Where does imposter syndrome come from?  Those of you who identify with this description have generated a belief that you are not as good as you appear.  But, and this is the crucial thing, those beliefs endure despite ample evidence to the contrary.  You are likely to be well qualified, effective at what you do, even successful at it, well thought of by colleagues and clients, with a track record of delivery and accomplishment – and yet you continue to doubt yourself and feel anxious about the possibility of being found out as a fraud.  You may even be waiting for the moment when someone publicly says: ‘Gotcha!’

So, how do you develop imposter syndrome?  I take the view that your anxiety is being fuelled by false beliefs about yourself such as: ‘I am a failure’ or ‘I am not good enough’. Beliefs like these can develop quite early on in life.  Because they pre-date your adult work successes – the qualifications you’ve earned, the jobs you’ve been offered and performed effectively, the successful projects you delivered or contributed to – you either don’t know that the false belief is there or, if you do know it’s part of your current thinking about yourself, you don’t know what to do about it.
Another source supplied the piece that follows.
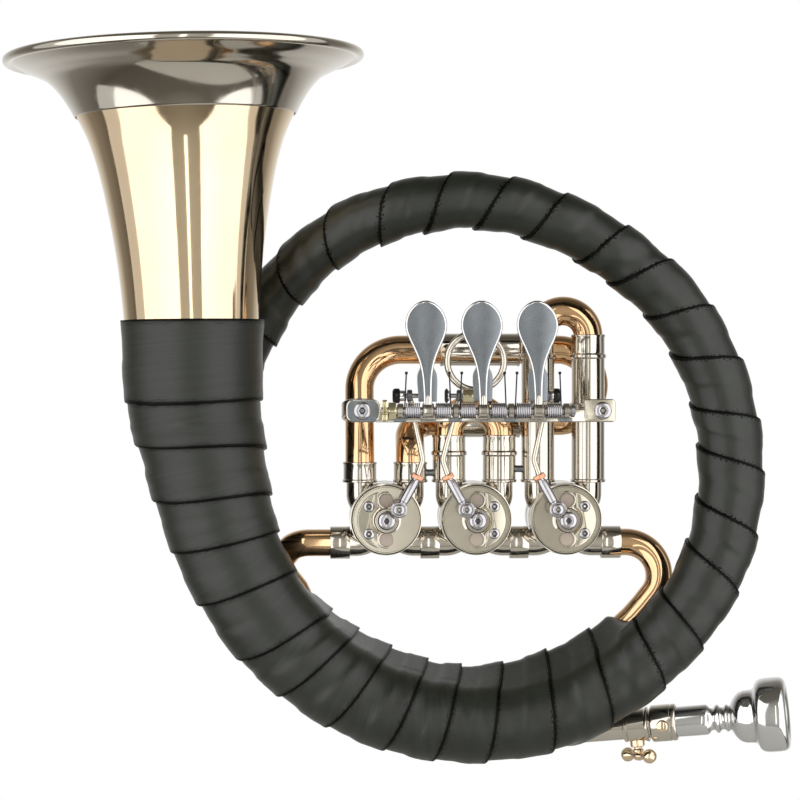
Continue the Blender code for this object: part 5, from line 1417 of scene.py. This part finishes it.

Beliefs are self-generated principles on which you run your life, and they are not always consistent with the facts about you.  But the good news is that because those beliefs are self-created they can be replaced with more truthful beliefs which better serve your highest best interests. I take clients through three steps to address false, undermining beliefs:

  1. Identify your self-inhibiting beliefs.
  2. Replace those undermining beliefs with more truthful alternatives that better reflect your accomplishments, qualifications and skills.
  3. Generate and nurture a life-affirming mindset.

That mindset needs to be based on the truth about you:  the fact that they do have XYZ qualifications, have a track record of success, have been employed by x organisations for a total of y years, are effective technically at your job, are an able leader or manager or supervisor.

I coach clients to identify their qualities such as their passion, their willingness to commit heavily to bringing about positive outcomes, their dedication or desire to improve. Then we work on developing their skillset in areas where they genuinely feel under-powered and vulnerable.  I believe that confidence is learned skill which can be acquired even relatively late in life.

One of the benefits of working on your false beliefs is that, once you stop identifying yourself as a failure, you can start to factor into your self-image all the evidence which points to your being effective.  This opens the door for you to stop generating anxiety about a possible future failure when there is no current reason to do so, enabling you to use your energy to create even more success at work.  You really don’t have to live with the fear that one day someone is going to point to you and publicly cry ‘imposter!